*** Given data

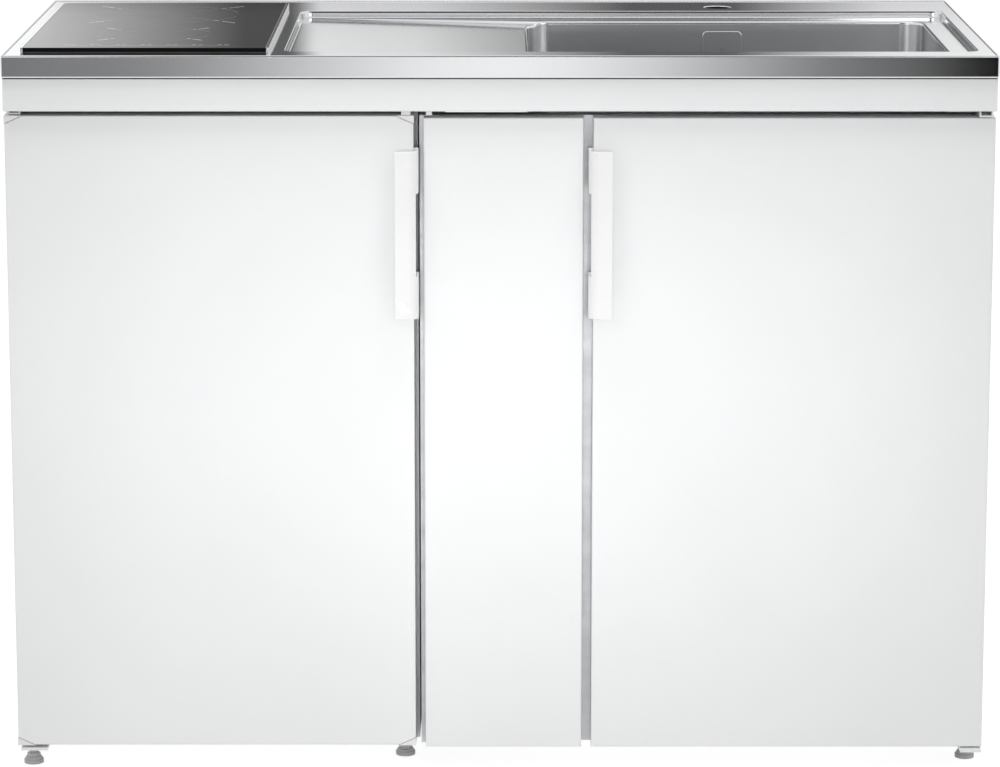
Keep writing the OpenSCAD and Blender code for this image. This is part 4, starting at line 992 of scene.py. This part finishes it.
# %% Tree for printed strokes
strokes, g_in, g_out = new_tree(
    "printed strokes", [("Start", "Float", 0.0), ("End", "Float", 1.0), ("Width", "Float", 0.001),
                        ("Material", "Material", None)])
to_curve = add(strokes, "GeometryNodeMeshToCurve")
trim = add(strokes, "GeometryNodeTrimCurve", mode="FACTOR")
flat_normal = add(strokes, "GeometryNodeSetCurveNormal", mode="Z_UP")
half = add(strokes, "ShaderNodeMath", {1: 0.5}, operation="MULTIPLY")
minus = add(strokes, "ShaderNodeMath", {1: -0.5}, operation="MULTIPLY")
left_end = add(strokes, "ShaderNodeCombineXYZ")
right_end = add(strokes, "ShaderNodeCombineXYZ")
profile = add(strokes, "GeometryNodeCurvePrimitiveLine")
sweep = add(strokes, "GeometryNodeCurveToMesh")
wire(strokes, (g_in, "Geometry", to_curve, 0), (to_curve, 0, trim, "Curve"),
     (g_in, "Start", trim, "Start"), (g_in, "End", trim, "End"), (trim, 0, flat_normal, 0),
     (flat_normal, 0, sweep, "Curve"), (g_in, "Width", half, 0), (g_in, "Width", minus, 0),
     (minus, 0, left_end, "X"), (half, 0, right_end, "X"), (left_end, 0, profile, "Start"),
     (right_end, 0, profile, "End"), (profile, 0, sweep, "Profile Curve"))
end_tree(strokes, sweep, g_in, g_out)

# %% [markdown]
# Each cooking zone is marked by a broken cross whose arms point at the pan's middle, and by a faint
# dotted ring. Along the front lie the touch controls: a thin line with short dashes behind it. They carry
# no words, only plain strokes.

# %% Guide lines of the hob's print
glass_x0, glass_x1, _, _, _, glass_z1 = mm_box("hob_glass")
PRINT_Z = glass_z1 - 0.02
ZONE_X = (glass_x0 + glass_x1) / 2
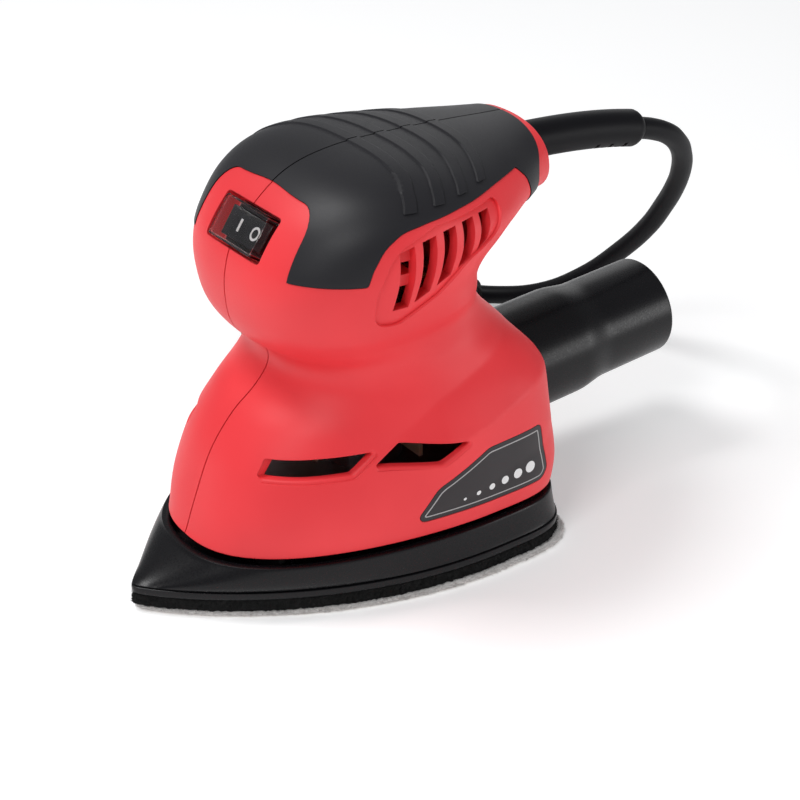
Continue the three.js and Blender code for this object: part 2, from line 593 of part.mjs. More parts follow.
function makeRocker() {
  const outline = [
    [-8.6, -3.1], [-8.6, -0.6], [0, -1.9], [8.6, -0.6], [8.6, -3.1], [4.5, -9.5], [-4.5, -9.5],
  ];
  const halfTall = SWITCH_CASE.tall / 2 - 1 - FIT_GAP;
  const shape = outlineShape(outline.map(([y, z]) => [y, z - ROCKER_PIVOT]));
  const geometry = new THREE.ExtrudeGeometry(shape, { depth: 2 * halfTall, bevelEnabled: false });
  geometry.rotateX(Math.PI / 2).rotateZ(Math.PI / 2).translate(-halfTall, 0, 0);
  geometry.rotateX(ROCKER_TILT).translate(0, 0, ROCKER_PIVOT);
  return toSolid(geometry.applyMatrix4(switchFrame.matrixWorld));
}

function makeSwitchCap() {
  const { wide, tall, base, high, wall } = SWITCH_CAP;
  const outside = switchBox(tall / 2, wide / 2, base, high);
  return cut(outside, switchBox(tall / 2 - wall, wide / 2 - wall, base - 2, high - wall));
}

// ---- dust adapter ----
function makeDustAdapter() {
  const length = (TUBE.end - TUBE.start) / Math.cos(THREE.MathUtils.degToRad(TUBE.slope));
  const { radius, root, wall, shoulder } = TUBE;
  return onPortAxis([
    [root - wall, 0], [root, 0], [root, shoulder], [root - 0.5, shoulder + 4], [radius + 0.4, shoulder + 8],
    [radius, shoulder + 12], [radius, length - 0.6], [radius - 0.6, length], [radius - wall, length],
    [radius - wall, shoulder + 10], [root - wall, shoulder + 2], [root - wall, 0],
  ]);
}

// ---- cord ----
function tubeAlong(points, radius, steps, sides) {
  const path = new THREE.CatmullRomCurve3(points.map((point) => new THREE.Vector3(...point)));
  const section = new THREE.Shape(Array.from({ length: sides }, (_, i) => {
    const angle = (2 * Math.PI * i) / sides;
    return new THREE.Vector2(radius * Math.cos(angle), radius * Math.sin(angle));
  }));
  return toSolid(new THREE.ExtrudeGeometry(section, { steps, extrudePath: path }));
}

const reliefRod = (radius) => tubeAlong(RELIEF_PATH, radius, 8, 14);

function alongX(outline, x, z, segments = 20) {
  const points = outline.map(([radius, distance]) => new THREE.Vector2(radius, distance));
  return toSolid(new THREE.LatheGeometry(points, segments).rotateZ(-Math.PI / 2).translate(x, 0, z));
}

function makeStrainRelief() {
  const disc = [[0, 0], [RELIEF.flange, 0], [RELIEF.flange, 3], [0, 3]];
  return join(reliefRod(RELIEF.radius), alongX(disc, RELIEF.start - 2.4, RELIEF.height));
}

// The cord inside the housing, from the clamp to the strain relief.
function makeInnerLead() {
  const length = 18.6;
  const core = [[0, 0], [3.6, 0], [3.6, length], [0, length]];
  return alongX(core, RELIEF.start - 2.4 - FIT_GAP - length, RELIEF.height, 12);
}

function makeClamp() {
  const [low, high] = CLAMP.screws;
  const bar = box(CLAMP.x - 3, CLAMP.x + 3, CLAMP.seat, CLAMP.seat + 2.4, low - 2.6, high + 2.6);
  return cut(bar, ...CLAMP.screws.map((z) => crossRod(1.7, 0, 12, [CLAMP.x, z], 12)));
}

const makeClampScrew = (z) => join(
  crossRod(1.2, -7, CLAMP.seat + 2.8, [CLAMP.x, z], 10),
  crossRod(2.4, CLAMP.seat + 2.45, CLAMP.seat + 4.2, [CLAMP.x, z], 14),
);

function makeCoil() {
  const { middle, half, bottom, top } = COIL;
  const [inner, outer] = [middle - half, middle + half];
  return turned([
    [inner, bottom + 2], [inner + 2, bottom], [outer - 2, bottom], [outer, bottom + 2],
    [outer, top - 2], [outer - 2, top], [inner + 2, top], [inner, top - 2], [inner, bottom + 2],
  ], COIL.centre, 32);
}

// Pieces on the coil are made round the coil's own middle and then turned to their place.
function onCoil(geometry, angle) {
  return toSolid(geometry.rotateZ(angle).translate(...COIL.centre, 0));
}

function makeCoilTie() {
  const { middle, half, bottom, top } = COIL;
  const block = (margin, wide) => onCoil(
    new THREE.BoxGeometry(2 * (half + margin), wide, top - bottom + 2 * margin)
      .translate(middle, 0, (top + bottom) / 2),
    TIE_ANGLE,
  );
  return cut(block(1.4, 8), block(0.4, 10));
}

function makePlugBody() {
  const outline = [
    [-17, -6.5], [-14, -8.5], [12, -6.8], [17, -6.8], [17, 6.8], [12, 6.8], [-14, 8.5], [-17, 6.5],
  ];
  const shape = outlineShape(outline.map(([along, across]) => [across + COIL.middle, along]));
  const geometry = new THREE.ExtrudeGeometry(shape, { depth: PLUG.high, bevelEnabled: false });
  return onCoil(geometry.translate(0, 0, PLUG.bottom), PLUG.angle);
}

function makePlugPin(side) {
  const geometry = new THREE.CylinderGeometry(2, 2, 19, 16);
  geometry.translate(COIL.middle + side * 4.6, 17 + 9.5 + FIT_GAP, PLUG.bottom + PLUG.high / 2);
  return onCoil(geometry, PLUG.angle);
}

// ---- assembly ----
const sander = new THREE.Group();

function place(name, solid, material) {
  const mesh = new THREE.Mesh(toGeometry(solid), material);
  mesh.name = name;
  sander.add(mesh);
}

const housing = makeHousing();
const grip = makeGrip();
const label = makeLabel();
const SIDES = [['left', 1], ['right', -1]];
SIDES.forEach(([name, side]) => {
  const half = housing.intersect(halfSpace(side));
  place(`housing_${name}`, side > 0 ? half : withClampPosts(half), MATERIAL.red);
  place(`grip_${name}`, grip.intersect(halfSpace(side)), MATERIAL.grip);
  place(`label_${name}`, label.intersect(halfSpace(side)), MATERIAL.label);
  place(`brush_holder_${name}`, makeBrushHolder(side), MATERIAL.brass);
  place(`brush_${name}`, makeBrush(side), MATERIAL.carbon);
  place(`brush_spring_${name}`, makeBrushSpring(side), MATERIAL.steel);
});
HOUSING_SCREWS.forEach((spot, i) => place(`housing_screw_${i + 1}`, makeHousingScrew(spot), MATERIAL.steel));

place('switch_body', makeSwitchBody(), MATERIAL.black);
place('switch_rocker', makeRocker(), MATERIAL.black);
place('switch_cap', makeSwitchCap(), MATERIAL.clear);

place('stator_core', makeStator(), MATERIAL.lamination);
place('field_coil_front', coilForm(-1, 0), MATERIAL.copper);
place('field_coil_rear', coilForm(1, 0), MATERIAL.copper);
place('motor_shaft', makeShaft(), MATERIAL.steel);
place('armature_core', makeArmature(), MATERIAL.lamination);
place('armature_winding_lower', makeWinding(52, STATOR.bottom - FIT_GAP), MATERIAL.copper);
place('armature_winding_upper', makeWinding(STATOR.top + FIT_GAP, 90.5), MATERIAL.copper);
place('commutator', makeCommutator(), MATERIAL.copper);
place('cooling_fan', makeFan(), MATERIAL.nylon);
place('eccentric_weight', makeEccentric(), MATERIAL.alloy);
place('bearing_upper', bearing(UPPER_BEARING, UPPER_BEARING_Z, [0, 0], 3), MATERIAL.steel);
place('bearing_bush', ring(9.55, 13, 104.1, 110.9, [0, 0], 28), MATERIAL.rubber);
place('bearing_lower', bearing(BEARING, LOWER_BEARING_Z, [0, 0], 4), MATERIAL.steel);
place('bearing_bracket', makeBracket(), MATERIAL.alloy);
place('bearing_eccentric', bearing(BEARING, SHOE_FLOOR + LAYER_GAP, [ORBIT, 0], 4), MATERIAL.steel);

place('orbiting_shoe', makeShoe(), MATERIAL.black);
place('hook_pad', makeHookPad(), MATERIAL.foam);
place('sanding_sheet', makeSheet(), MATERIAL.sheet);
LEG_PLACES.forEach((spot, i) => place(`flexible_leg_${i + 1}`, makeLeg(spot), MATERIAL.rubber));
LEG_PLACES.forEach((spot, i) => place(`leg_screw_${i + 1}`, makeLegScrew(spot), MATERIAL.steel));

place('dust_adapter', makeDustAdapter(), MATERIAL.black);
place('strain_relief', makeStrainRelief(), MATERIAL.rubber);
place('cord_lead_in', makeInnerLead(), MATERIAL.rubber);
place('cord_clamp', makeClamp(), MATERIAL.black);
CLAMP.screws.forEach((z, i) => place(`clamp_screw_${i + 1}`, makeClampScrew(z), MATERIAL.steel));
place('mains_cord', tubeAlong(CORD_ROUTE, CORD_RADIUS, 24, 8), MATERIAL.rubber);
place('cord_coil', makeCoil(), MATERIAL.rubber);
place('coil_tie', makeCoilTie(), MATERIAL.black);
place('plug_body', makePlugBody(), MATERIAL.rubber);
place('plug_pin_left', makePlugPin(-1), MATERIAL.steel);
place('plug_pin_right', makePlugPin(1), MATERIAL.steel);

export default sander;
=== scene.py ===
"""Looks of a detail mouse sander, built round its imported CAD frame.

The making functions work in millimetres in the CAD frame: the origin on the motor axis, on the underside
of the sanding sheet, +X towards the cord and +Z up. new_piece() turns millimetres into metres.
"""
import math
import random

import bmesh
import bpy
import numpy as np
from mathutils import Matrix, Vector, noise
from mathutils.bvhtree import BVHTree


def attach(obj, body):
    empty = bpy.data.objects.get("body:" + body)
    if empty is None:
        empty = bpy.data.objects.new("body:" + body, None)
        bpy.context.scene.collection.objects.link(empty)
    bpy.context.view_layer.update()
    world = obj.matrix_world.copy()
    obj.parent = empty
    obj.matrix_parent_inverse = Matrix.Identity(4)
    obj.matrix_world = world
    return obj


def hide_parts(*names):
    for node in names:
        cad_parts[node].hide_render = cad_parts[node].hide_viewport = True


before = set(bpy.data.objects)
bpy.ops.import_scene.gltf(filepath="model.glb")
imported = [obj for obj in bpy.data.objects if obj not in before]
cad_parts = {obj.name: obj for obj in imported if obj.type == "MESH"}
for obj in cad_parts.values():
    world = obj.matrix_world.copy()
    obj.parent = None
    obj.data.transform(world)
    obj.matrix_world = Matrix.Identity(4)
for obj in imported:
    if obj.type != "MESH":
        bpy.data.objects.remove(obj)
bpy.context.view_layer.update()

# ---- driving dimensions, in millimetres unless said otherwise ----
MM = 0.001
CAMERA = {  # azimuth and elevation in degrees
    "azimuth": -35.958, "elevation": 28.873, "distance": 575.8,
    "lens": 79.126, "target": (14.77, -1.5, 41.9),
}

SPLIT = 0.26  # half of the gap between the housing halves
FAR_SIDE = 70  # beyond the housing along Y
FIT_GAP = 0.25
WALL = 2.6
VENT_WALL = 4.6
GRIP_DEPTH = 1.6
GRIP_RISE = 0.25
GRIP_RIBS = {"count": 4, "start": -11.7, "step": 10, "wide": 3.7, "high": 0.45}
LABEL_DEPTH = 0.5
LABEL_LINE = {"in": 1.5, "wide": 0.4}
LABEL_DOTS = {"count": 6, "radius": 0.55, "growth": 0.28, "place": (6, 30.5), "step": (5.2, 0.5)}
PANEL_DEPTH = 0.95
LIP = {"panel": 0.85, "vent": 0.7, "slot": 1.1}
SLOT_REACH = 20  # how near the slots' cutters come to the centre plane
TAIL_WALL = 55.2  # x of the tail wall's inner face
SEAT_WALL = 2.8
SEAT_DEPTH = 9.4

SHOE = {"tip": -86.5, "heel": 54.0, "half": 50.0, "wide": 19.0}
SHEET_TOP = 1.8
PAD_TOP = 6.0
SHOE_LIP = 8.6
SHOE_FLOOR = 9.8
SHOE_TOP = 18.0
SHOE_WALL = 2.6
ORBIT = 0.8
CUP_TOP = 12
LEG_PLACES = [(-46, 17), (-46, -17), (34, 30), (34, -30)]

SWITCH_CENTRE = Vector((-40.5, 0, 116.8))
SWITCH_LEAN = math.radians(35.5)
SWITCH_RECESS = {"wide": 29.2, "tall": 15.0, "depth": 5.5}
SWITCH_CASE = {"wide": 21.2, "tall": 11.8, "back": -20.0, "well": -13.0}
SWITCH_CAP = {"wide": 22.6, "tall": 13.2, "base": -4.25, "high": 2.2, "wall": 0.7}
ROCKER_PIVOT = -8.0
ROCKER_TILT = math.radians(9)
MARK = {"out": 3.5, "height": -1.2}

TUBE = {  # slope in degrees
    "radius": 17.4, "root": 19.0, "wall": 2.0, "start": 42.0, "end": 122.0,
    "end_height": 45.7, "slope": 4.2, "shoulder": 40.0,
}
RELIEF = {"radius": 6.3, "start": 54.0, "height": 120.5, "flange": 8.3, "taper": 3.2, "taper_in": 1.9}
RELIEF_SLOTS = {"count": 5, "start": 92.5, "step": 3.1, "wide": 1.35, "height": 117.4, "fall": 0.16}
RELIEF_PATH = [
    (RELIEF["start"], 0, RELIEF["height"]),
    (72, 0, 119.8), (88, 0, 118.4), (102, 0, 116.4), (114.5, 0, 113.9),
]
CORD_RADIUS = 3.75
COIL = {"centre": (76, 111), "middle": 39.5, "aside": 3.8, "half": 8.0, "bottom": 1.5, "top": 23.5}
COIL_TURNS = {"first": 30, "last": 1905, "step": 15, "jog": 80, "jog_from": 310}  # degrees
PLUG = {"bottom": 23.8, "high": 14.0, "angle": 2.6, "pins_out": 4.6}
TIE = {"angle": -0.6, "half": 4.0, "thick": 0.95, "corner": 3.4}

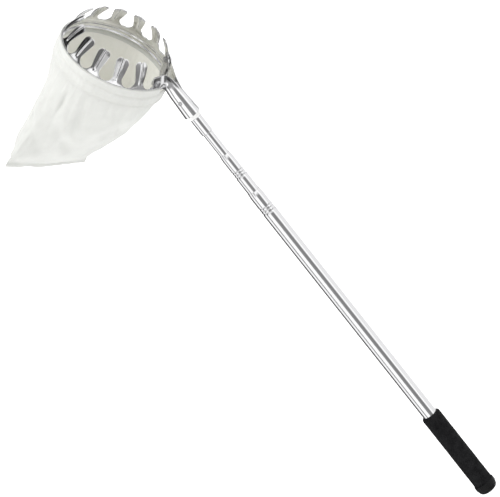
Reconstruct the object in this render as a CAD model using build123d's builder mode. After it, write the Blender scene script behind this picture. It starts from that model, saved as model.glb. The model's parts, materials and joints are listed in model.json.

******

| Exercise objective |
Give again only the lines that run from the line with "obj.parent = None" to the line with "SEAT_DEPTH = 9.4". Include both of those lines exactly as written.

| Written reply |
    obj.parent = None
    obj.data.transform(world)
    obj.matrix_world = Matrix.Identity(4)
for obj in imported:
    if obj.type != "MESH":
        bpy.data.objects.remove(obj)
bpy.context.view_layer.update()

# ---- driving dimensions, in millimetres unless said otherwise ----
MM = 0.001
CAMERA = {  # azimuth and elevation in degrees
    "azimuth": -35.958, "elevation": 28.873, "distance": 575.8,
    "lens": 79.126, "target": (14.77, -1.5, 41.9),
}

SPLIT = 0.26  # half of the gap between the housing halves
FAR_SIDE = 70  # beyond the housing along Y
FIT_GAP = 0.25
WALL = 2.6
VENT_WALL = 4.6
GRIP_DEPTH = 1.6
GRIP_RISE = 0.25
GRIP_RIBS = {"count": 4, "start": -11.7, "step": 10, "wide": 3.7, "high": 0.45}
LABEL_DEPTH = 0.5
LABEL_LINE = {"in": 1.5, "wide": 0.4}
LABEL_DOTS = {"count": 6, "radius": 0.55, "growth": 0.28, "place": (6, 30.5), "step": (5.2, 0.5)}
PANEL_DEPTH = 0.95
LIP = {"panel": 0.85, "vent": 0.7, "slot": 1.1}
SLOT_REACH = 20  # how near the slots' cutters come to the centre plane
TAIL_WALL = 55.2  # x of the tail wall's inner face
SEAT_WALL = 2.8
SEAT_DEPTH = 9.4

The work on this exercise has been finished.